## Begin
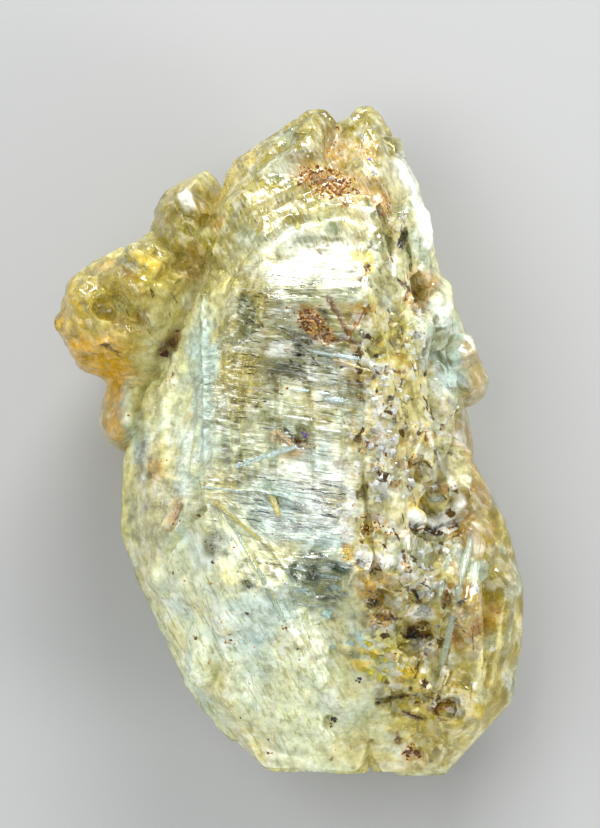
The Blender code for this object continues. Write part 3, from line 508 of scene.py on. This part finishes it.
def fine_copy(source):
    """The CAD solid's surface in small triangles, finer on its upper side."""
    shape = bmesh.new()
    shape.from_mesh(source)
    bmesh.ops.remove_doubles(shape, verts=shape.verts[:], dist=1e-8)
    bmesh.ops.triangulate(shape, faces=shape.faces[:])
    for size in (3.2, 1.6, 0.8):
        split(shape, lambda _edge, size=size: size * MM)
    for _round in range(3):
        split(shape, fine_edge)
    mesh = bpy.data.meshes.new("crystal")
    shape.to_mesh(mesh)
    shape.free()
    return mesh


def regions(points, normals):
    """The shares of growth lines, rough sugar, slanting strokes, lobes and the worn lower end."""
    up = eased(normals[:, 2] * 2 + 0.3)
    under = 1 - eased(normals[:, 2] * 3 + 1)
    prism = eased((0.75 - np.abs(normals @ AXIS)) / 0.3)
    middle = ellipse(points, *MIDDLE) * up
    right = ellipse(points, *RIGHT) * eased(0.75 + layered(points, 1, 15, 2) * 0.9)
    top = ellipse(points, *TOP) * (1 - 0.7 * middle)
    lobes, lower = ellipse(points, *LOBES), ellipse(points, *LOWER)
    hollow = ellipse(points, *HOLLOW) * under
    flank, window = ellipse(points, *FLANK) * up, ellipse(points, *WINDOW) * up
    broken = 0.55 + 0.45 * noise(points, 0.7, 17)
    lines = np.clip(0.04 + middle + 0.35 * flank + hollow + 0.5 * (1 - up), 0, 1)
    lines *= np.maximum(prism, window) * (1 - 0.7 * right) * (1 - lobes) * broken
    sugar = np.clip(0.04 + right + 0.22 * top + 0.15 * middle, 0, 1) * (1 - 0.8 * lobes)
    sugar *= (1 - 0.85 * lower) * (0.3 + 0.7 * up)
    strokes = np.clip(0.8 * top + 0.5 * lobes + 0.8 * lower, 0, 1)
    return lines, sugar, strokes, lobes, lower


def relief(points, normals, kinds):
    """How far each point of the surface stands out, in millimetres."""
    lines, sugar, _strokes, lobes, lower = kinds
    drawn = np.stack([points @ AXIS, points @ ACROSS / DRAWN_OUT, points[:, 2] / DRAWN_OUT], axis=1)
    grown = layered(drawn, 0.34, 11)
    steps = np.abs(grown * 2.5 % 2 - 1) - 0.5
    height = (grown * 0.07 + steps * 0.05) * lines
    height += chips(points, 0.8, 21) * 0.26 * sugar
    height += chips(points, 0.34, 31) * 0.12 * sugar
    height += chips(points, 1.1, 25) * (0.12 * lobes + 0.1 * lower)
    height += chips(points, 0.45, 27) * (0.14 * lobes + 0.07 * lower)
    height += layered(points, 1.5, 41) * 0.04
    height += layered(points, 0.4, 51, 2) * 0.012
    upper = eased(points[:, 2] - GIRDLE) * eased(normals[:, 2] * 3)
    ragged = points + shifts(noise, points, 0.4, 64) * 0.14
    for *spot, _colour, _strength, _clear, depth in MARKS:
        if depth:
            height -= ellipse(ragged, *spot, 0.25, 3) * upper * depth
    for line, width, _colour in CRACKS:
        height -= eased(1.4 - along_line(points, line) / width) * upper * 0.06
    for line, half, _colour, _strength, _clear, rise in BANDS:
        share = eased(1.3 - along_line(points, line) / half) * upper
        height = height * (1 - 0.6 * share) + share * rise
    return height


def worn(mesh, points, share):
    """The points with the edges between faces rounded off, most where the share is high."""
    ends = np.empty(len(mesh.edges) * 2, dtype=np.int64)
    mesh.edges.foreach_get("vertices", ends)
    first, second = ends[0::2], ends[1::2]
    count = np.bincount(ends, minlength=len(points))
    for _round in range(WEAR_ROUNDS):
        middle = np.empty_like(points)
        for axis in range(3):
            middle[:, axis] = np.bincount(first, points[second, axis], len(points))
            middle[:, axis] += np.bincount(second, points[first, axis], len(points))
        points = points + (middle / count[:, None] - points) * share[:, None]
    return points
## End
#### [What the exercise asks]
Your output must be the lines of the material above, from the first through the line that contains "return mesh", copied exactly. Include both endpoints and nothing else.

#### [Complete answer]
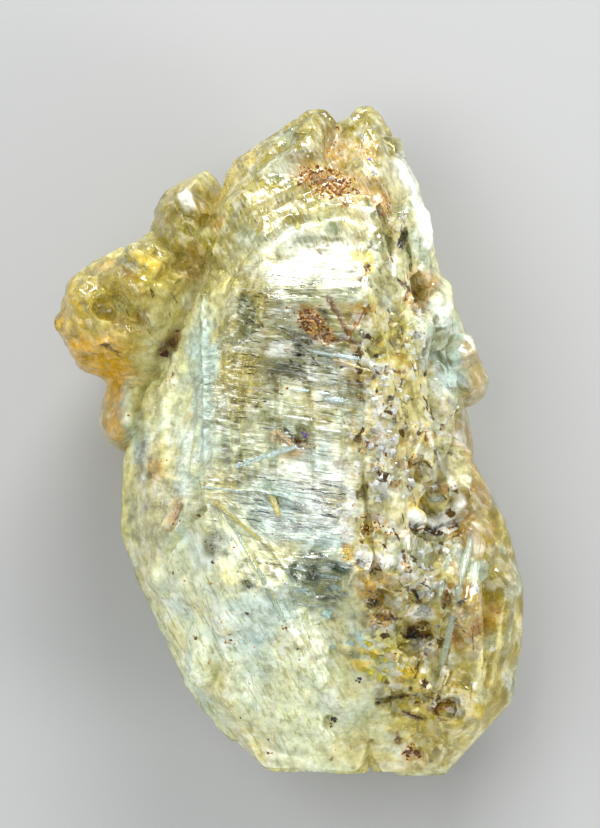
The Blender code for this object continues. Write part 3, from line 508 of scene.py on. This part finishes it.
def fine_copy(source):
    """The CAD solid's surface in small triangles, finer on its upper side."""
    shape = bmesh.new()
    shape.from_mesh(source)
    bmesh.ops.remove_doubles(shape, verts=shape.verts[:], dist=1e-8)
    bmesh.ops.triangulate(shape, faces=shape.faces[:])
    for size in (3.2, 1.6, 0.8):
        split(shape, lambda _edge, size=size: size * MM)
    for _round in range(3):
        split(shape, fine_edge)
    mesh = bpy.data.meshes.new("crystal")
    shape.to_mesh(mesh)
    shape.free()
    return mesh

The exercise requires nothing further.